Entwischt waren auch schon die ersten Oldtimer-Traktoren, aber ein paar der alten „Schätzchen“ konnte man noch antreffen. Beispielsweise den Lanz Bulldog von Friedrich Deike aus Bückeburg-Berenbusch. Der vor rund 55 Jahren gefertigte Schlepper der ehemaligen Heinrich Lanz AG aus Mannheim arbeitet nach dem Glühkopfprinzip. Mit Super Benzin befüllt – wobei der Tank praktischerweise ein Allesschlucker ist – wird zuerst eine Heizlampe gezündet und unter die sogenannte „Glühnase“ gestellt, die sich vorn am Traktor befindet. Das sieht dann aus, als hätte man einen Gasbrenner bei einem alten Badeofen entzündet.

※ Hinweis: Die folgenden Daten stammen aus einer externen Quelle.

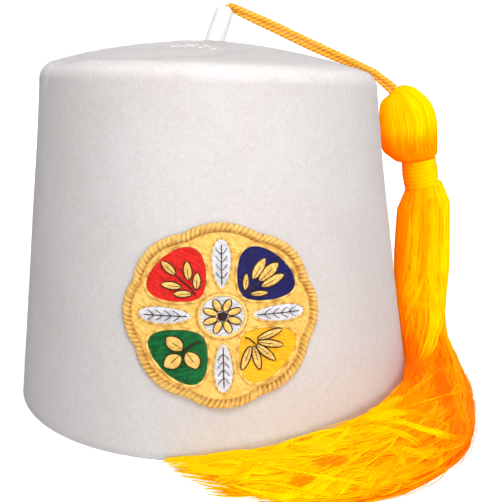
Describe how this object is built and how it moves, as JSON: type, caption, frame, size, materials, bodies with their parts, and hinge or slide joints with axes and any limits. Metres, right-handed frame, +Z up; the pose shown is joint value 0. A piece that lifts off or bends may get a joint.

Nun noch ein bisschen warten und nach etwa zehn Minuten ist der Lanz bereit zum Anschmeißen. Dafür zieht Deike das Lenkrad aus der Stange, steckt es ins Schwungrad auf der rechten Seite des Traktors und wuchtet mit aller Kraft gegen den Uhrzeigersinn. Der Motor springt an, weiße Wölkchen dringen aus dem Auspuffrohr gen Himmel und ein typisch lautes Knattern ist zu hören. Jetzt das Lenkrad wieder zurückstecken, wo es hingehört, und die Fahrt kann beginnen.
„Und der kann solange fahren, bis das Feuer erloschen ist“, erklärt ein anderer Alttraktorenfreund. „Das kann rund zehn Stunden dauern. Wenn ein Bauer früher aufs Feld gefahren ist und zurückkam, lief der Motor solange vor dem Schuppen weiter, bis er von allein ausging.“
Schlussendlich konnte man auf dem Windheimer Frühjahrsmarkt noch über eine kleine Kirmes schlendern, Autoscooter und Karussell fahren und sich mit Leckereien versorgen – sowie nebenbei den Blick aufs Wasser und die großen Baumknospen am Wegesrand genießen. Wer auf Flammkuchen steht, dem sei ebenfalls ein „Ritt“ nach Windheim empfohlen.

In dem idyllischen Dorf gibt’s einfach viel zu entdecken und zu erleben. Zum Beispiel wird am 1. Mai 2016 ein großes Maifest im Bistro Weseraue mit Gartenparty und Livemusik von „Duo Culinare“ gefeiert, am Vatertag geht’s an der Weser rund und der nächste Windheimer Markt folgt im Herbst.